** begin SOURCE MATERIAL **
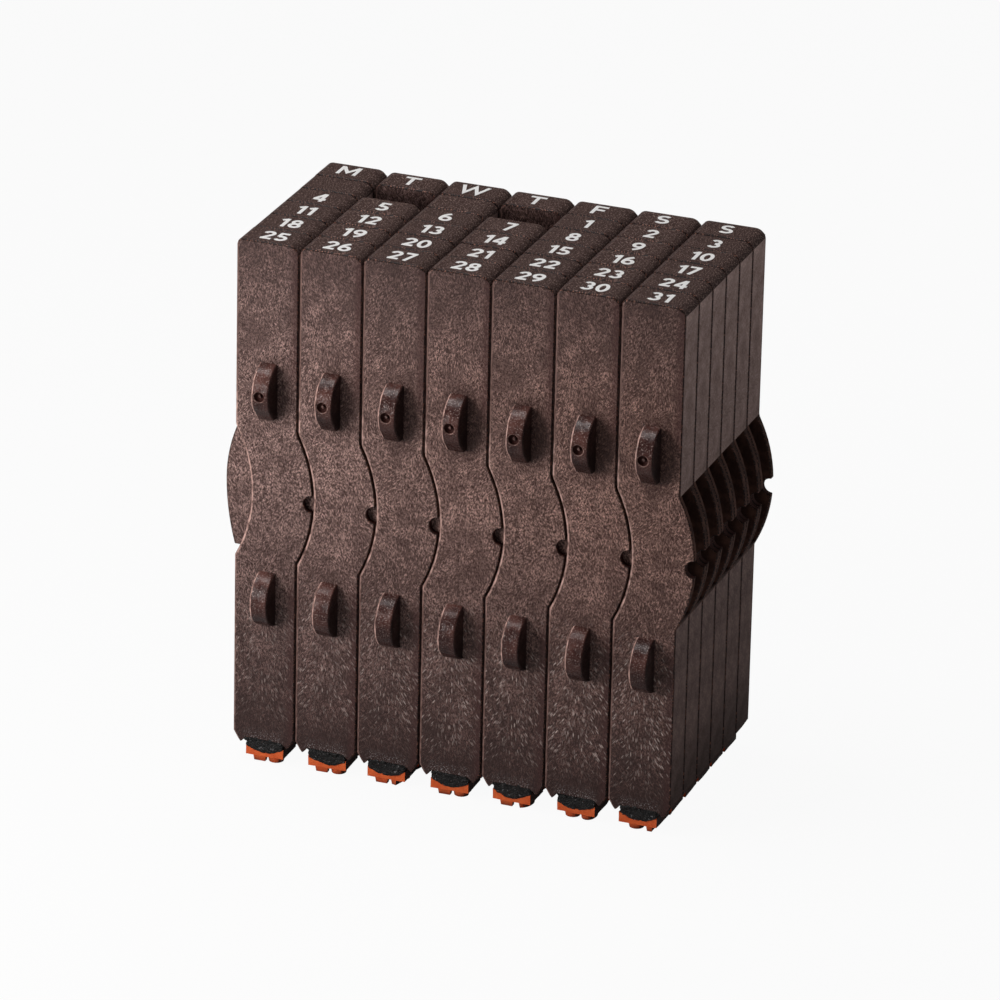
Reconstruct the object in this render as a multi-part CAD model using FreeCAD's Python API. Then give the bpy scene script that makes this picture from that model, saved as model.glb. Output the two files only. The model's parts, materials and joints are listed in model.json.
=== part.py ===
"""A month of joining rubber stamps, stood together as one block.

Each stamp is a slim moulded handle with a rubber die glued under it on a cushion.  A tongue on the
handle's left side fits the slot in its neighbour's bulge, and two half-moon lugs on its front fit
sockets in the back of the stamp before it.  Seven columns (Monday to Sunday) by six rows (weekday
letters, then five weeks) make the calendar.  In the first week two places hold blank spacers and two
are empty.

Millimetres.  +X runs from Monday to Sunday, +Y from the last week back to the weekday row, +Z up.
The origin is on the ground, under the middle of the block's outline box.
"""
import FreeCAD, Part

import math
import os

# The month
COLUMN_NAMES = ("mon", "tue", "wed", "thu", "fri", "sat", "sun")
WEEKS = 5
FIRST_DAY_COLUMN = 4        # the 1st is a Friday
BLANK_COLUMNS = (0, 2)      # spacers in the first week, on Monday and Wednesday
SPLIT_COLUMN = 4            # the block parts between Thursday and Friday
DAYS = 31

# The block
COLUMN_PITCH = 7.5          # one stamp to the next along a week
ROW_PITCH = 4.4             # one week to the next
COLUMN_GAP = 0.15           # play between two stamps of a week
ROW_GAP = 0.10              # play between two weeks

# Handle
HANDLE_HEIGHT = 60.6        # top face to the tips of the legs
TOP_LEFT_RADIUS = 0.8
TOP_RIGHT_RADIUS = 1.2

# Bulge on the right side; the hollow on the left side follows it
BULGE_DROP = 30.0           # its middle, below the top face
BULGE_REACH = 1.95
BULGE_RADIUS = 16.6
BULGE_BLEND_RADIUS = 1.5    # softens the bulge's upper end
NOTCH_DROP = 30.3
NOTCH_RADIUS = 0.95
NOTCH_SINK = 0.10           # its centre, inside the rim

# Tongue on the left side
TONGUE_DROP = 29.0          # its furthest point, below the top face
TONGUE_REACH = 1.38
TONGUE_UPPER_RADIUS = 17.0
TONGUE_LOWER_RADIUS = 30.0
TONGUE_END_DROP = 36.9      # its cut lower end

# Slot in the bulge
SLOT_FRONT_WALL = 0.70
SLOT_BACK_WALL = 0.80
SLOT_SIDE_PLAY = 0.10       # tongue to each wall
SLOT_END_PLAY = 0.20        # tongue to the slot's floor and ends

# Lugs on the front and sockets in the back
LUG_CENTRE_X = 3.95         # from the handle's left face
LUG_WIDTH = 2.1
LUG_RADIUS = 3.25
LUG_REACH = 2.65
UPPER_LUG_DROP = 17.4
LOWER_LUG_DROP = 42.5
BEVEL_START = 1.6           # on the upper lug, below its middle
BEVEL_END = 3.3
BEVEL_END_REACH = 0.8
SOCKET_PLAY = 0.12          # lug to each wall and the floor of its socket

# Legs
LEG_CHAMFER_WIDTH = 0.7
LEG_CHAMFER_HEIGHT = 1.2
LEG_TIP = 0.3
LEG_SLANT = 0.55
LEG_DEPTH = 0.6             # recess between the legs

# Cushion and die
CUSHION_WIDTH = 4.1
CUSHION_DEPTH = 3.7
CUSHION_THICKNESS = 0.8
DIE_WIDTH = 4.6
DIE_DEPTH = 3.9
DIE_PLATE = 1.3
RELIEF_HEIGHT = 0.7
FIGURE_WIDTH = 1.7          # one raised figure
FIGURE_DEPTH = 2.9
FIGURE_SPACE = 0.25         # between the two figures of a date

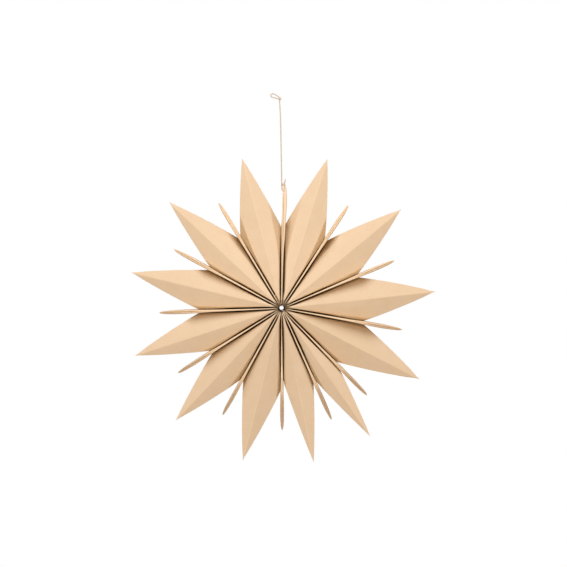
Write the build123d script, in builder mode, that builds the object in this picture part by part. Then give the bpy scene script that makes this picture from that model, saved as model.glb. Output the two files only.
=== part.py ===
from build123d import *
import os
from math import cos, pi, radians, sin, sqrt, tan

os.makedirs("parts", exist_ok=True)

# All lengths are millimetres. The hanging loop of the string is the origin, +Z is up,
# and the front of the star looks along -Y.

# paper
paper = 0.3
sleeve_depth = 65.0

# where the star's hub lies below and beside the hanging loop
hub_drop = 314.3
hub_side = 11.5
hub_radius = 3.0

# wide sleeves, one entry for each, clockwise from the top as seen from the front
wide_angle = [17.1, 50.5, 83.9, 117.3, 145.3, 168.2, 194.3, 223.3, 252.0, 283.3, 313.3, 345.2]
wide_length = [229.6, 228.4, 228.3, 229.6, 228.4, 231.1, 231.1, 226.8, 226.8, 227.1, 227.2, 227.5]
wide_slope = [17.0, 17.0, 17.0, 17.0, 21.0, 20.0, 17.5, 17.5, 17.0, 17.0, 17.0, 17.0]
mouth_before = [118.0, 116.0, 118.0, 119.0, 124.0, 118.0, 119.0, 119.0, 118.0, 117.0, 117.0, 118.0]
mouth_after = [117.0, 118.0, 117.0, 108.0, 117.0, 106.0, 118.0, 119.0, 118.0, 118.0, 118.0, 117.0]
mouth = 118.0
petal_swell = 0.05
slot = 2.3
shoulder_start = 66.0
shoulder_end = 150.0
shoulder_share = 0.31
shoulder_slope = 65.0
glue_height = 20.0

# narrow leaves between them; the first place is the ring's joint, where two end leaves meet
leaf_angle = [0.9, 33.1, 67.3, 100.3, 135.6, 155.9, 179.7, 208.8, 237.8, 267.7, 298.5, 329.1]
leaf_length = 181.0
leaf_root = 0.45
leaf_flare = 0.016
leaf_fall = 0.14
leaf_straight = 126.0
leaf_rim = 3.0
leaf_blunt = 0.9
hub_cut = 0.25
hub_round = 9.0
end_length = 179.2
end_root = 0.65
end_flare = 0.019
end_pinch = 0.86

# hanging string
string_diameter = 2.0
tie_hole = 3.0
tie_drop = 6.0
tie_knot_size = 5.4
loop_knot_size = 5.6

hub = Vector(hub_side, 0, -hub_drop)


def radial(angle):
    a = radians(angle)
    return Vector(sin(a), 0, cos(a))


def sideways(angle):
    a = radians(angle)
    return Vector(cos(a), 0, -sin(a))


def cross_plane(angle):
    """Plane across a sleeve: x runs clockwise, y runs to the back of the star."""
    return Plane(origin=hub, x_dir=sideways(angle), z_dir=radial(angle))


def front_plane(angle):
    """Plane of the star itself: x runs clockwise, y runs outwards."""
    return Plane(origin=hub, x_dir=sideways(angle), z_dir=(0, -1, 0))


def leaf_law(place):
    """Half thickness of the leaf at a place in the ring, as root and growth."""
    if place == 0:
        return end_root, end_flare
    return leaf_root, leaf_flare


def seam(r, spread, root, flare):
    """Distance from a sleeve's middle to the face of its neighbour leaf at radius r."""
    d = radians(spread)
    along = (r - root * sin(d)) / (cos(d) + flare * sin(d))
    return along * sin(d) - (root + flare * along) * cos(d)


def wide_side(r, wall, share, opening, ridge, slope):
    """Half of a wide sleeve's section: outer and inner points from shoulder to glue seam."""
    top = wall - min(opening, 0.6 * wall)
    bend = share * top
    start = ridge - bend * tan(slope)
    drop = min((top - bend) * tan(radians(shoulder_slope)), 0.75 * start)
    outer = []
    for t in (0, 0.4, 1):
        outer.append((bend + (top - bend) * t, start - drop * t ** 1.25))
    squeeze = 1 - paper / top
    inner = []
    depths = (1 / cos(slope) - bend / top * tan(slope), 0.55, 0.35)
    for (x, f), depth in zip(outer, depths):
        inner.append((x * squeeze, f - paper * depth))
    seam_height = min(glue_height / 2, 0.6 * (start - drop))
    outer.append((wall, seam_height))
    inner.append((wall - paper, seam_height))
    return outer, inner


def wide_section(before, after, ridge):
    """Closed outline of a section, front ridge first, then clockwise."""
    points = [(0, -ridge)]
    points += [(x, -f) for x, f in after]
    points += [(x, f) for x, f in reversed(after)]
    points += [(0, ridge)]
    points += [(-x, f) for x, f in before]
    points += [(-x, -f) for x, f in reversed(before)]
    return points


def leaf_section(r, length, root, flare, pinch):
    """Outer and inner outline of a leaf's section at radius r."""
    if r <= leaf_straight:
        half = root + flare * r
        height = (sleeve_depth - leaf_fall * r) * (1 - hub_cut * max(0, hub_round - r) / hub_round)
        roof = leaf_blunt * half
        cap = 0.3 * half
        swell = max(0.75 * half, paper + 0.62 * (half - paper))
        rim = 1.3 * paper
    else:
        t = (r - leaf_straight) / (length - leaf_straight)
        fullness = (1 + 0.5 * t) * sqrt(max(0, 1 - (t / pinch) ** 3))
        half = max((root + flare * leaf_straight) * fullness, 1.07 * paper)
        height = max((sleeve_depth - leaf_fall * leaf_straight) * (1 - t ** 1.35), 1.2)
        roof = min(3 + 0.11 * r, 0.6 * height)
        cap = paper
        swell = paper + 0.62 * (half - paper)
        rim = min(leaf_rim, 0.35 * roof)
    right = [(cap, height), (swell, height - 0.4 * roof), (half, height - roof)]
    outer = [(x, -f) for x, f in right] + [(x, f) for x, f in reversed(right)]
    outer += [(-x, f) for x, f in right] + [(-x, -f) for x, f in reversed(right)]
    drop = 0.6 * paper if r <= leaf_straight else 0
    right = [(swell - paper, height - 0.4 * roof - drop), (half - paper, height - roof)]
    inner = [(0, -(height - rim))] + [(x, -f) for x, f in right]
    inner += [(x, f) for x, f in reversed(right)] + [(0, height - rim)]
    inner += [(-x, f) for x, f in right] + [(-x, -f) for x, f in reversed(right)]
    return outer, inner


def tube(across, sections):
    """Straight-sided stretches of a tube, each lofted between two neighbouring sections."""
    faces = [across.offset(r) * Polygon(*points, align=None) for r, points in sections]
    return [loft([a, b], ruled=True) for a, b in zip(faces, faces[1:])]


# wide sleeves: paper tubes, closed along the front and back ridge, open at the mouth,
# with the petal's point cut out of the front and of the back
for n in range(12):
    angle = wide_angle[n]
    spread_before = angle - leaf_angle[n]
    spread_after = (leaf_angle[(n + 1) % 12] - angle) % 360
    law_before = leaf_law(n)
    law_after = leaf_law((n + 1) % 12)
    slope = radians(wide_slope[n])
    length = wide_length[n]

    # the tube starts where the ring first leaves room for its two layers
    start = hub_radius
    room = 0
    while room < 1.8 * paper:
        start += 0.05
        room = min(seam(start, spread_before, *law_before), seam(start, spread_after, *law_after))
    lean = (seam(mouth, spread_before, *law_before) + seam(mouth, spread_after, *law_after)) / 2
    fall = (1 / cos(slope) - tan(slope)) * lean / mouth

    outer_sections = []
    inner_sections = []
    stations = [
        (start, 0.7, 0.05),
        (start + 10, 0.85, slot),
        (shoulder_start, 0.93, slot),
        (mouth, 1 - shoulder_share, 0),
        (shoulder_end, 0.91 - shoulder_share, 0),
    ]
    for r, share, opening in stations:
        ridge = sleeve_depth - fall * r
        before = wide_side(r, seam(r, spread_before, *law_before), share, opening, ridge, slope)
        after = wide_side(r, seam(r, spread_after, *law_after), share, opening, ridge, slope)
        outer_sections.append((r, wide_section(before[0], after[0], ridge)))
        inner_ridge = ridge - paper / cos(slope)
        inner_sections.append((r, wide_section(before[1], after[1], inner_ridge)))
    r = length + 6
    ridge = sleeve_depth - fall * r
    tip_side = wide_side(r, 0.09 * length, 0.95, 0, ridge, slope)
    outer_sections.append((r, wide_section(tip_side[0], tip_side[0], ridge)))
    inner_ridge = ridge - paper / cos(slope)
    inner_sections.append((r, wide_section(tip_side[1], tip_side[1], inner_ridge)))

    across = cross_plane(angle)
    solid = tube(across, outer_sections)
    hollow = tube(across, inner_sections)
    with BuildPart() as wide_sleeve:
        add(solid)
        add(hollow, mode=Mode.SUBTRACT)
        left = -seam(mouth_before[n], spread_before, *law_before)
        right = seam(mouth_after[n], spread_after, *law_after)
        reach = 0.5 * length
        tip = (0, length)
        mid_left = (left * (0.5 + petal_swell), (mouth_before[n] + length) / 2)
        mid_right = (right * (0.5 + petal_swell), (mouth_after[n] + length) / 2)
        with BuildSketch(front_plane(angle)):
            with BuildLine():
                Polyline((right, mouth_after[n]), (reach, mouth_after[n]), (reach, 0))
                Line((reach, 0), (-reach, 0))
                Polyline((-reach, 0), (-reach, mouth_before[n]), (left, mouth_before[n]))
                ThreePointArc((left, mouth_before[n]), mid_left, tip)
                ThreePointArc(tip, mid_right, (right, mouth_after[n]))
            make_face()
        extrude(amount=1.5 * sleeve_depth, both=True, mode=Mode.INTERSECT)
    wide_sleeve.part.label = f"wide_sleeve_{n + 1:02d}"
    export_step(wide_sleeve.part, f"parts/wide_sleeve_{n + 1:02d}.step")


# narrow leaves: two layers glued along their edges, closed to a point
def leaf_sections(length, root, flare, pinch, side):
    """Outer and inner sections of a leaf from the hub to its tip, moved aside if asked."""
    tail = length - leaf_straight
    radii = [hub_radius, hub_round, leaf_straight]
    radii += [leaf_straight + s * tail for s in (0.2, 0.4, 0.58, 0.74, 0.87, 0.955, 1)]
    outer_sections = []
    inner_sections = []
    for r in radii:
        outer, inner = leaf_section(r, length, root, flare, pinch)
        shift = side * max(x for x, y in outer)
        outer_sections.append((r, [(x + shift, y) for x, y in outer]))
        inner_sections.append((r, [(x + shift, y) for x, y in inner]))
    return outer_sections, inner_sections[:6]


outer_sections, inner_sections = leaf_sections(leaf_length, leaf_root, leaf_flare, 1, 0)
solid = tube(Plane.XY, outer_sections)
hollow = tube(Plane.XY, inner_sections)
with BuildPart() as leaf_shape:
    add(solid)
    add(hollow, mode=Mode.SUBTRACT)

for n in range(1, 12):
    with BuildPart() as narrow_leaf:
        with Locations(cross_plane(leaf_angle[n])):
            add(leaf_shape.part)
    narrow_leaf.part.label = f"narrow_leaf_{n:02d}"
    export_step(narrow_leaf.part, f"parts/narrow_leaf_{n:02d}.step")

# the ring's two end leaves lie face to face and are tied together through one hole
end_law = (end_root / 2, end_flare / 2, end_pinch)
outer_sections, inner_sections = leaf_sections(end_length, *end_law, 1)
solid = tube(Plane.XY, outer_sections)
hollow = tube(Plane.XY, inner_sections)
with BuildPart() as end_shape:
    add(solid)
    add(hollow, mode=Mode.SUBTRACT)
    with BuildSketch(Plane.YZ):
        with Locations((0, end_length - tie_drop)):
            Circle(tie_hole / 2)
    extrude(amount=10, mode=Mode.SUBTRACT)

with BuildPart() as end_leaf_right:
    with Locations(cross_plane(leaf_angle[0])):
        add(end_shape.part)
end_leaf_right.part.label = "end_leaf_right"
export_step(end_leaf_right.part, "parts/end_leaf_right.step")

mirrored_shape = mirror(end_shape.part, about=Plane.YZ)
with BuildPart() as end_leaf_left:
    with Locations(cross_plane(leaf_angle[0])):
        add(mirrored_shape)
end_leaf_left.part.label = "end_leaf_left"
export_step(end_leaf_left.part, "parts/end_leaf_left.step")

# string: from its free end through the tie knot, round through the hole, up to the
# loop knot, and round the hanging loop back into that knot
tie_x = end_length * sin(radians(leaf_angle[0]))
hole_z = (end_length - tie_drop) * cos(radians(leaf_angle[0]))
leg = 2.0
string_points = [
    (tie_x + 2.2, hole_z + 13.6),
    (tie_x + 0.95, hole_z + 9.8),
    (tie_x + leg, hole_z + 4.5),
    (tie_x + leg, hole_z),
    (tie_x - leg, hole_z),
    (tie_x - 1.45, hole_z + 9.4),
    (-1.95, 310.6),
    (-6.6, 314.2),
    (-11.8, 317.2),
    (-15.2, 316.4),
    (-16.2, 313.9),
    (-14.4, 311.9),
    (-9.0, 310.9),
    (-3.9, 309.0),
]
route = [hub + Vector(x, 0, z) for x, z in string_points]
string_radii = []
for a, b, c in zip(route, route[1:], route[2:]):
    turn = radians((b - a).get_angle(c - b))
    string_radii.append(0.45 * min((b - a).length, (c - b).length) / tan(turn / 2))
print("string radii", [round(r, 2) for r in string_radii])

with BuildPart() as hanging_string:
    with BuildLine() as string_path:
        FilletPolyline(*route, radius=string_radii)
    with BuildSketch(Plane(origin=route[0], z_dir=route[1] - route[0])):
        Circle(string_diameter / 2)
    sweep()
length = sum(edge.length for edge in string_path.edges())
section = pi * string_diameter ** 2 / 4
print("string length", round(length, 2))
print("string volume", round(hanging_string.part.volume, 2), "expected", round(section * length, 2))
hanging_string.part.label = "hanging_string"
export_step(hanging_string.part, "parts/hanging_string.step")

# the two knots, each a small lump round the strands that run through it
with BuildPart() as tie_knot:
    with Locations(hub + Vector(tie_x - 0.25, 0, hole_z + 9.6)):
        Sphere(tie_knot_size / 2, rotation=(20, 35, 50))
    add(hanging_string.part, mode=Mode.SUBTRACT)
tie_knot.part.label = "tie_knot"
export_step(tie_knot.part, "parts/tie_knot.step")

with BuildPart() as loop_knot:
    with Locations(hub + Vector(-2.9, 0, 309.6)):
        Sphere(loop_knot_size / 2, rotation=(20, 35, 50))
    add(hanging_string.part, mode=Mode.SUBTRACT)
loop_knot.part.label = "loop_knot"
export_step(loop_knot.part, "parts/loop_knot.step")
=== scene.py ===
from math import cos, pi, radians, sin, tan

import bmesh
import bpy
from mathutils import Matrix, Vector, noise


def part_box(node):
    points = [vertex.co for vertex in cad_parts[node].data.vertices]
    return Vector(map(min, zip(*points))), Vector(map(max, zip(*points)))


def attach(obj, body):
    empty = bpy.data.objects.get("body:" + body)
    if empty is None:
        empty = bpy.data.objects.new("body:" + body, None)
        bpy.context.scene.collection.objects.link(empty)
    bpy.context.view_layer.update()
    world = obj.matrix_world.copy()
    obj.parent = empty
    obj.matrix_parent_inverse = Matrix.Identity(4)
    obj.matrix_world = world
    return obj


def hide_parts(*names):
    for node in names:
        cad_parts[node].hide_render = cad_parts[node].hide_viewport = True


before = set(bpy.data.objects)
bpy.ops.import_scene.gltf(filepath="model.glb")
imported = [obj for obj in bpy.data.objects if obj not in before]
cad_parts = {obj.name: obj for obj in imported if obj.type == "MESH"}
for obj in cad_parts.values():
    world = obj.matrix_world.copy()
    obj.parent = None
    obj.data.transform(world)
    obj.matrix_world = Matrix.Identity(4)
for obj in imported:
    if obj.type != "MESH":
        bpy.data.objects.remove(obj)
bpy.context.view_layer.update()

mm = 0.001


# what all the pieces share, in millimetres
star = {
    "hub": Vector((11.5, 0, -314.3)),
    "hubRadius": 3.0,
    "halfDepth": 65.0,
    "paper": 0.3,
    "pitRadius": 10.0,
    "pitDepth": 40.0,
}


def hubPit(r):
    # the paper's corners fall back towards the hole, where the thread gathers them
    inward = max(0, star["pitRadius"] - r) / (star["pitRadius"] - star["hubRadius"])
    return star["pitDepth"] * inward ** 2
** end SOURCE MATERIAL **
TASK DIRECTIONS: From the line containing "obj.parent = None" through the final line of the listing above, retype every line exactly; leave out everything else.

RESULT OF THIS EXERCISE:
    obj.parent = None
    obj.data.transform(world)
    obj.matrix_world = Matrix.Identity(4)
for obj in imported:
    if obj.type != "MESH":
        bpy.data.objects.remove(obj)
bpy.context.view_layer.update()

mm = 0.001


# what all the pieces share, in millimetres
star = {
    "hub": Vector((11.5, 0, -314.3)),
    "hubRadius": 3.0,
    "halfDepth": 65.0,
    "paper": 0.3,
    "pitRadius": 10.0,
    "pitDepth": 40.0,
}


def hubPit(r):
    # the paper's corners fall back towards the hole, where the thread gathers them
    inward = max(0, star["pitRadius"] - r) / (star["pitRadius"] - star["hubRadius"])
    return star["pitDepth"] * inward ** 2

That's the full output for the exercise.